Sluggish home building

Harford continues to feel the effects of the recession in its sluggish home building market, which is showing some signs of life, but it is nowhere near its peak from a decade ago.

As of October, 3,975 residential building permits have been issued in Harford since 2010, according to data provided during the APF meeting.

County Planning Director Bradley Killian said 600 to 700 permits are being issued annually and, while the market for building apartments has ticked up in recent years, he said it is starting to cool off.

"While the apartments were robust for a while, that's probably starting to reach what most people are saying is saturation," Killian said. "There's nothing, really, on the horizon."

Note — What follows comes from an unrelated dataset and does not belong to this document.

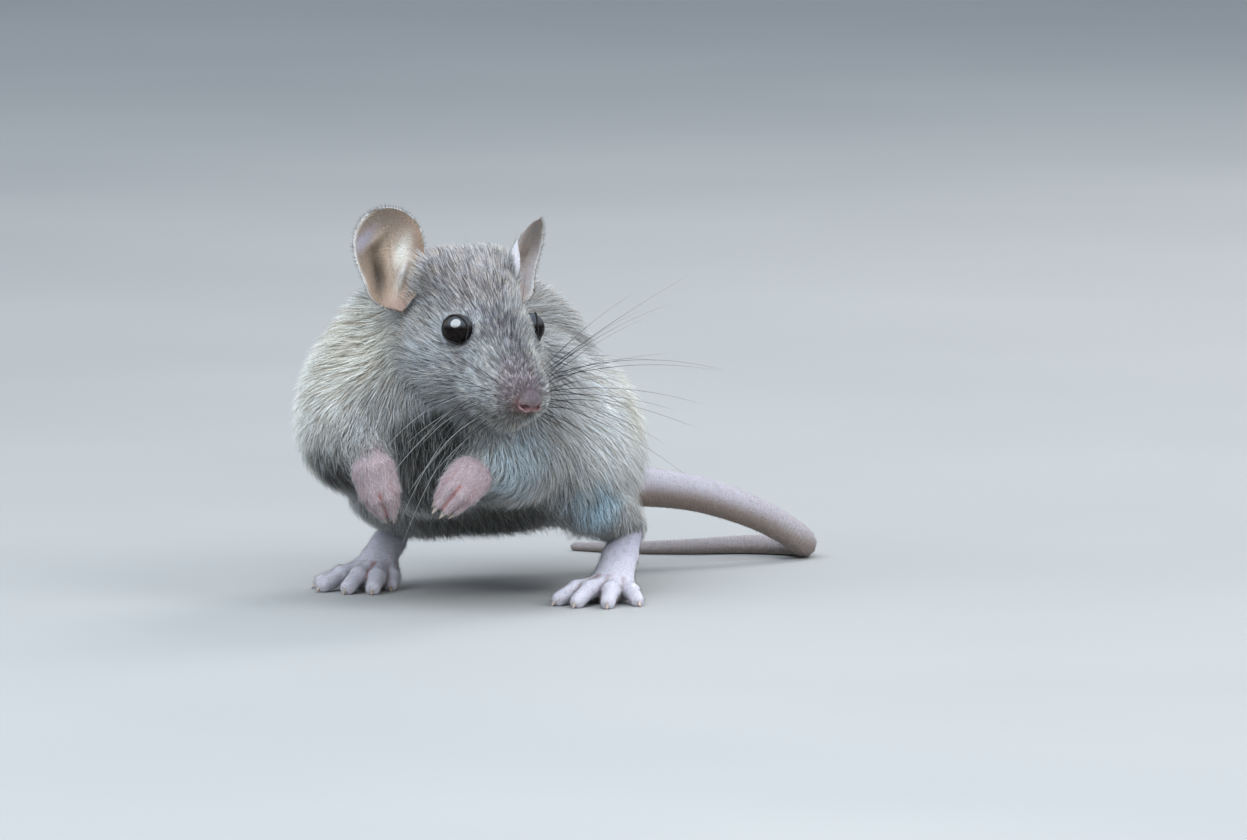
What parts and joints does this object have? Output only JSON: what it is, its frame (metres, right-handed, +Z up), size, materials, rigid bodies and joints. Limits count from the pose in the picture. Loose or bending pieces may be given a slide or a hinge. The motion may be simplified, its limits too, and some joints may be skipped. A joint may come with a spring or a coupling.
{
  "type": "young brown rat",
  "caption": "Young brown rat risen on its hind feet, forepaws held under its chest, with large round ears, dark eyes and a bare tail curved round on the ground.",
  "frame": {"origin": "middle of the footprint, at floor level", "axes": "+Z up; the chest and face are towards -Y; +X is the animal's left side, where the tail swings out"},
  "size_m": [0.0838, 0.0984, 0.065],
  "materials": {
    "coat": "short dense grey-brown fur with pale flecks",
    "pale_coat": "soft grey fur with whitish tips",
    "ear_skin": "thin taupe skin with very short down",
    "foot_skin": "bare pink skin with sparse white hairs and small horn claws",
    "tail_skin": "finely ringed scaly skin, lilac-pink above and browner below",
    "nose_skin": "moist pink skin",
    "eye": "glossy black"
  },
  "bodies": {
    "root": {"head": "coat", "neck": "coat", "trunk": "coat", "thigh_left": "coat", "thigh_right": "coat", "lower_jaw": "pale_coat", "upper_arm_left": "pale_coat", "upper_arm_right": "pale_coat", "forearm_left": "pale_coat", "forearm_right": "pale_coat", "shank_left": "pale_coat", "shank_right": "pale_coat", "ear_left": "ear_skin", "ear_right": "ear_skin", "forepaw_left": "foot_skin", "forepaw_right": "foot_skin", "hind_foot_left": "foot_skin", "hind_foot_right": "foot_skin", "tail_1": "tail_skin", "tail_2": "tail_skin", "tail_3": "tail_skin", "tail_4": "tail_skin", "tail_5": "tail_skin", "nose": "nose_skin", "eye_left": "eye", "eye_right": "eye"}
  },
  "joints": []
}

Licata said there has been growth in elementary school populations in areas where subdivisions have been built recently around Abingdon and Bel Air. The total capacity used among the 33 elementary schools is 90 percent, according to enrollment data.

Harford County, along with the state, provides the bulk of Harford County Public Schools' annual funding, and the county depends on the various fees charged to home builders, along with property taxes, as a key revenue stream.

Developers of new residences must pay a one-time impact fee, which is then used to offset the cost of capital improvements for schools that would accommodate increased student populations. Revenue from the fee has lagged because of the slowdown in building, and the county council recently passed a bill that allows developers and builders a year to pay the fee after they receive a building permit, rather than requiring payment up-front when the permit is applied for.

Licata said no schools are at a 110 percent capacity threshold, set by county law, at which the APF board can recommend a moratorium on residential development in that school's attendance area. No schools are projected to hit that mark through 2022, he noted.

"There's nobody close to the moratorium in this year, nor in any of the out years," Licata said.

This story has been updated to reflect a correction that Harford County Executive Barry Glassman attended Meadowvale Elementary in Havre de Grace.